As time went by, I had an evolving feeling of being held, very joyfully by the people I encountered. The feeling of being looked out for. Of being noticed as I did this alone, watchful eyes all around, jumping in to help just as I needed it. Bringing me food, making Vita laugh, distracting her to give me a moment to work. The curators sitting on the gallery floor, painting shapes for my installation as I directed them on with my toddler at my breast. We were invited out, included in events; so that we would be part of things. Connected.
In other, perhaps more formal (traditional?, patriarchal?), contexts I know I would have felt like an intruder - unprofessional at bringing my toddler with me, who would inevitably disrupt, make noise, interrupt mine and other’s schedules, their peace. Being a ‘nuisance’. Mixing work with family / (life?); the big faux-pas. I have felt this before since Vita was born, and the shame and isolation that comes with it. Would I have been able to sit there breastfeeding as we discussed where screens are placed in other parallel scenarios? How many women before now, would have to hide and relegate their ‘motherhood’ in order to fit into and bow down to the artistic establishment?
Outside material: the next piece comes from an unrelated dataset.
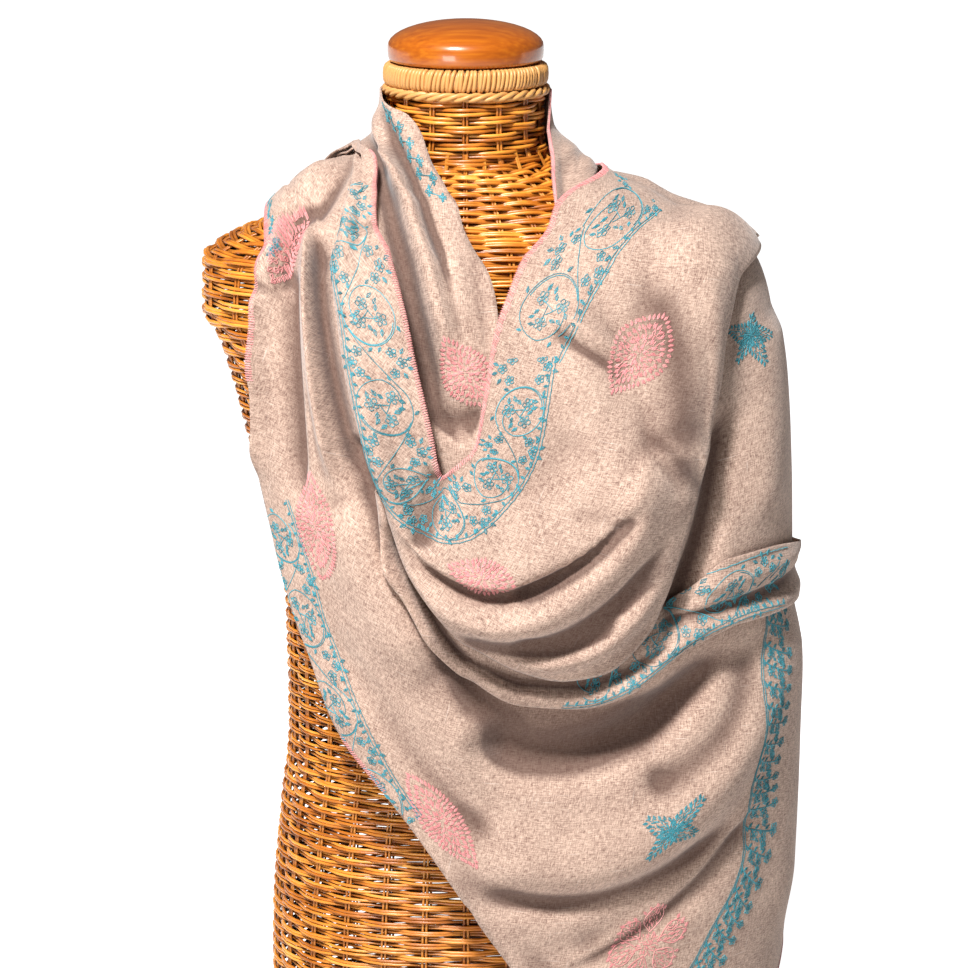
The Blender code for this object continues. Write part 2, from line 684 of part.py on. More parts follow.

The Magic Carpet; which sits in the title of the exhibition (and creative programme it sparked from) is our route away from this modality; “for travelling across the world in a twinkling of an eye”, writes the curator, Benedetta Carpi De Resmini. Of course, I see now, this magic was integral to everything about this experience and how it unfolded. Benedetta writes: ‘This fantastic device is also referring to a constantly mutating story to rewrite, reread and alter ad infinitum. This book of mirrorings becomes here a convincing metaphor of the power of culture to change the mistrust and confrontation into intercultural dialogue, mutual understanding, respect and even love.” … “The main concept that underlies the whole project is related to the idea of transformation and mutation.”
Images: Performance by Verónica Troncoso in the Magic Carpets Landed exhibition
I sit on the magic carpet breastfeeding my daughter once again, in the midst of the exhibition flurry, feeling entirely and resolutely, at ‘home’. My faith in how I fit into these spaces transformed by love.
Vita and I rode in a taxi back to the airport with two artists and their families returning to Rome. Their older girls wanted to sit either side of Vita, which they did, and tickled her hand and giggled with her all the journey. Hugs and goodbyes at the airport. A warm heart.
Something has been happening in my work since then. It has been needing to happen for a long time. That I can no longer not bring myself into my work. And that I can no longer not bring my work into my life. A well overdue dichotomy that needed upturning.
And lately, at home, I find myself getting so busy, so overloaded I feel I don’t have space for the kind of kindness I felt in this extended moment I wanted to write about. But experiences don’t disappear, they weave themselves in, flashes reappear and bring us back to ourselves, create an opening, a lifeline. They leave their shape behind. I hope I can bring a taste of this shape to whatever happens next.